自筆証書遺言は、弁護士に依頼することなく作成することが出来ます。ですが、遺言書には厳格な要件が定められており、要件を満たさない遺言書は無効となってしまうリスクがあります。また、ご自身ではしっかりと書いたつもりでも、法律的にみれば曖昧・不明確で、その解釈について争いが生じてしまう可能性もあります。亡くなった後の紛争を防いでスムーズな相続をする為の遺言書が、かえって無用な紛争を招いてしまっては、本末転倒です。
専門家である弁護士に依頼することで、内容に不備や不明瞭な点がなく、遺言者の遺志を明確にお伝えする遺言書を作成することができます。
②証人2名を弁護士が用意します。
公正証書遺言を作成するためには証人2名を用意し、遺言作成日には立会をしてもらわなければなりません。未成年者や将来相続人となる予定の者やその配偶者・直系血族、遺言によって財産を受け取る人などは証人になることは出来ません。また、証人は遺言書の内容を知ることになりますので、信頼のおける人にお願いしなければなりませんが、快諾してくれる方を探すのは思いのほか苦労します。
弁護士に依頼することで、証人2名は弁護士で確保できますので、証人を用意していただく必要はありません。

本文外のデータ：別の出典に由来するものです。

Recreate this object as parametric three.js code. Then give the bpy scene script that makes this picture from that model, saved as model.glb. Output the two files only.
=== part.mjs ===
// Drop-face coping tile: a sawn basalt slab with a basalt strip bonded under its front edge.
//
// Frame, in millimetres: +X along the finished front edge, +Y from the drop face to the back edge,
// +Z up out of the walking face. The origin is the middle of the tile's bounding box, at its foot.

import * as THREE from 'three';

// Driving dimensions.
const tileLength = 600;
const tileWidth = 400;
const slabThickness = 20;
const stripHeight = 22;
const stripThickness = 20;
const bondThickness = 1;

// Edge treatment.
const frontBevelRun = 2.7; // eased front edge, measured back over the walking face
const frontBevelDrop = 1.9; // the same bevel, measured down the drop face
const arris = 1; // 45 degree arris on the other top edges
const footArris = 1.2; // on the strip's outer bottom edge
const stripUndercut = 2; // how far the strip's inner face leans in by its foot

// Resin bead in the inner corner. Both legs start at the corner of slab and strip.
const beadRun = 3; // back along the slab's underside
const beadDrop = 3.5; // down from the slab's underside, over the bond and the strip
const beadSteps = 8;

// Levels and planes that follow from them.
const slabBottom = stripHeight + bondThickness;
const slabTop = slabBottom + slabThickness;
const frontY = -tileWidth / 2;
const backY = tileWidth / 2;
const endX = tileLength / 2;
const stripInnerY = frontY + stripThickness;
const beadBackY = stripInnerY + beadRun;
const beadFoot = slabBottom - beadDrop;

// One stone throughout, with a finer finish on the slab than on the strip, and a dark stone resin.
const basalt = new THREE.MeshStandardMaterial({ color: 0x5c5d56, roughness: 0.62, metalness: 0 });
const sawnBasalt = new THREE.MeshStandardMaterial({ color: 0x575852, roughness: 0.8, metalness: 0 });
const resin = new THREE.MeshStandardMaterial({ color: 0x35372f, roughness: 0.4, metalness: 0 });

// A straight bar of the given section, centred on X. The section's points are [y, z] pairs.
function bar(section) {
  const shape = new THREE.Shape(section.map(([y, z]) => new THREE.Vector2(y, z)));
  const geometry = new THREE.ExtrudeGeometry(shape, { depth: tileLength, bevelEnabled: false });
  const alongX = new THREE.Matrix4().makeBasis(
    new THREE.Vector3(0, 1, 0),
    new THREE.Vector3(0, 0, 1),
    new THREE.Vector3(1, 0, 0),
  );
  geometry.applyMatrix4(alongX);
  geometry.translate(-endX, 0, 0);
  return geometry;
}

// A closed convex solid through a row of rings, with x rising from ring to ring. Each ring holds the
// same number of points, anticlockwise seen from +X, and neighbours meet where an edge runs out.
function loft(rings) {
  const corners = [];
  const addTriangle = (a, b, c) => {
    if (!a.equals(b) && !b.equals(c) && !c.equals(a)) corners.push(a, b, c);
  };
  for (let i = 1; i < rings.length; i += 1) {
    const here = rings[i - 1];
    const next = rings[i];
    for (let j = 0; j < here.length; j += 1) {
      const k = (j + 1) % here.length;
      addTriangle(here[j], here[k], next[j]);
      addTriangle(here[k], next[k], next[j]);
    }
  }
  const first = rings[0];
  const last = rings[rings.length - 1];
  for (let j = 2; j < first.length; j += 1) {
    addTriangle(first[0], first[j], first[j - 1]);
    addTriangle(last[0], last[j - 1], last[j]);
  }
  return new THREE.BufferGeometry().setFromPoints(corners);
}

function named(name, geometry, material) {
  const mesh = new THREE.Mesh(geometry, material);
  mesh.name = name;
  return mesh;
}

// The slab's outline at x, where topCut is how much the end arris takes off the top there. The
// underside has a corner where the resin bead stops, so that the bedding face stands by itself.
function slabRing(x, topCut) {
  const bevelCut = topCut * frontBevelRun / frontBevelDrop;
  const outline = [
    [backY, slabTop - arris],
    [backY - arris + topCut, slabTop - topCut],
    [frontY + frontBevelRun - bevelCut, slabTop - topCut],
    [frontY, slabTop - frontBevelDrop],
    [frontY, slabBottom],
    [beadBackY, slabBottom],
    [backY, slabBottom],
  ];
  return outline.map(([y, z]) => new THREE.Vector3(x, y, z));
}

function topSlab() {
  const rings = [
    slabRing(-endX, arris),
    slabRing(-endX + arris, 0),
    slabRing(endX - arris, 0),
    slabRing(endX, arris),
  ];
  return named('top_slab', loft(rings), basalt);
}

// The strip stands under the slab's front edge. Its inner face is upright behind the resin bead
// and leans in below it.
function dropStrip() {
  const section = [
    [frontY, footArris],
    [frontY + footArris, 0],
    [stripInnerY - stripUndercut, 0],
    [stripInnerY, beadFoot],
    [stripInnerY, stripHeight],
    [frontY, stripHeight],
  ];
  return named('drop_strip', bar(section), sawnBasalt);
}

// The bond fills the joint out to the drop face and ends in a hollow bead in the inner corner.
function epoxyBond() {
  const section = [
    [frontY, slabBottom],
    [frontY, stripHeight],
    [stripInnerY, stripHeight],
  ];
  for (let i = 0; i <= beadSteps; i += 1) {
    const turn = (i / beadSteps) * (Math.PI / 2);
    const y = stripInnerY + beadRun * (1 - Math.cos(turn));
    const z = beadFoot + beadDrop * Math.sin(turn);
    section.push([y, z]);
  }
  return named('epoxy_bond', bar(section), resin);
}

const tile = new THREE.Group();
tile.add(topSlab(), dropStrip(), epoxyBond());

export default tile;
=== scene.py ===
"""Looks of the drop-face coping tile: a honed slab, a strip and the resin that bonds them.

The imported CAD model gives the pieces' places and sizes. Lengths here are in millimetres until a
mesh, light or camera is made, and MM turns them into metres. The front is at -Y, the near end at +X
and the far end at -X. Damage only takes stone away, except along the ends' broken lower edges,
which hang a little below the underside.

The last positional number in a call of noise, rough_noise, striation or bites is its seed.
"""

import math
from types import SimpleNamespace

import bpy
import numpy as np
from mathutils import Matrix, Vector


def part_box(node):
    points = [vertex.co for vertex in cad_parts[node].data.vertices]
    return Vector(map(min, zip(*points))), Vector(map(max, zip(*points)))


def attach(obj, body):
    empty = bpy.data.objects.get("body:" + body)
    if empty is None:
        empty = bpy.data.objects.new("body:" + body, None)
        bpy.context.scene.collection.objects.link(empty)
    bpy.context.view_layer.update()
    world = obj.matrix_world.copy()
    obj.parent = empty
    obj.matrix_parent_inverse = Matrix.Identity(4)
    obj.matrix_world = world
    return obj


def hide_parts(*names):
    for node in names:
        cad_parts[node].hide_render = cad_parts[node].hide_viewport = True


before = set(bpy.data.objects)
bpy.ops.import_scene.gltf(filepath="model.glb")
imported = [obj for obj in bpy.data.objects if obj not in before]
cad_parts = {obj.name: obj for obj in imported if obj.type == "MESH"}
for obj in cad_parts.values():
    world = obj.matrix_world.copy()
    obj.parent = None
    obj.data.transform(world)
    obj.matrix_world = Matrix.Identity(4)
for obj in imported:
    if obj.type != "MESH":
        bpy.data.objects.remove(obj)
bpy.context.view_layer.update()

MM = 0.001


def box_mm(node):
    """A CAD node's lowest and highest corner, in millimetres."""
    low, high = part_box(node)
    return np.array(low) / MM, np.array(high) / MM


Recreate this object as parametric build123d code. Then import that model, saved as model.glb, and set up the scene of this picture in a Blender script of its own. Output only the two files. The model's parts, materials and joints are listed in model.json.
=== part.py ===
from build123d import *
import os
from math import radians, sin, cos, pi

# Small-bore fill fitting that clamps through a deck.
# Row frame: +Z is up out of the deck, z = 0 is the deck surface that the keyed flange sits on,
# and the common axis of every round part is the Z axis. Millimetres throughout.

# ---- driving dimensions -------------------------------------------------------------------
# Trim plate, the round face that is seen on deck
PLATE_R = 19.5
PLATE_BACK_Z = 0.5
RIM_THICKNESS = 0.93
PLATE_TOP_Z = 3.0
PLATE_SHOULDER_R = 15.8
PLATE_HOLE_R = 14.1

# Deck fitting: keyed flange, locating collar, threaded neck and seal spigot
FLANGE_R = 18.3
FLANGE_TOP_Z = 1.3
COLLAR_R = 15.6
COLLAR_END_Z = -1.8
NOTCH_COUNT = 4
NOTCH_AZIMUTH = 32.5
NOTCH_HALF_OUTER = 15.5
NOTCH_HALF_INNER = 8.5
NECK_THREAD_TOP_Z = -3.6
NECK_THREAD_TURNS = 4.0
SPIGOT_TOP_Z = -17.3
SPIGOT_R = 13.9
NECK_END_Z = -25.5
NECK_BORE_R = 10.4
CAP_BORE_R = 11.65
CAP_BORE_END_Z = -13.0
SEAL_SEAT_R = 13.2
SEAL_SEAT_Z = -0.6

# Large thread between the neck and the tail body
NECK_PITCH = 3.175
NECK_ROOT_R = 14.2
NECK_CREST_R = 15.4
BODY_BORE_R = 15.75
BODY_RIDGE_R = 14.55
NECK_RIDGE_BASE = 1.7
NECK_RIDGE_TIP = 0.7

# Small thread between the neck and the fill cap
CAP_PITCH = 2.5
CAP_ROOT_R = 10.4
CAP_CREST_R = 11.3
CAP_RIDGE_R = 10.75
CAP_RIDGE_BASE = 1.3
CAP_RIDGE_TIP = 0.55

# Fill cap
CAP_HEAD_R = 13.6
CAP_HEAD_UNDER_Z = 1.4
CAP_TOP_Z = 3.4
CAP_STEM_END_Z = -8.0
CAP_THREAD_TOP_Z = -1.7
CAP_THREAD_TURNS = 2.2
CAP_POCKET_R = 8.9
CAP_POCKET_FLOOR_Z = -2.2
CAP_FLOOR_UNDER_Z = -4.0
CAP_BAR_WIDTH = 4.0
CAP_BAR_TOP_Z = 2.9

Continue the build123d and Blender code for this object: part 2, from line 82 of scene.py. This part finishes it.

③遺言書作成に必要な書類・公証人との打ち合わせは全て弁護士が行います。
正確な遺言書を作成するために、不動産登記簿謄本や固定資産評価証明書、戸籍謄本等さまざまな資料を準備して公証役場に提出しなければなりません。また、公正証書遺言を作成するためには、事前に公証人と何度も遺言書の内容を打ち合わせしていかなければなりません。打ち合わせの際には、難しい法律的な論点について意見を求められることも珍しくはありません。
弁護士に依頼することで、必要な資料の収集は勿論、公証人との協議も全て弁護士が行いますので、難しい相続の論点に頭を悩ませ時間と労力を取られることもなくなります。
④遺言執行者を弁護士に依頼することができます。
遺言書を作成した場合には、通常、遺言書の内容を実現するための遺言執行者を定めます。遺言執行者は民法に従って財産目録等の作成や金融機関の解約手続、不動産の売却手続等も行って迅速に遺言書の内容を実現しなければなりませんので、法律に精通していなければ、荷が重い仕事といえます。
遺言書の作成を弁護士に依頼すれば、遺言執行者も弁護士に依頼することが出来ます。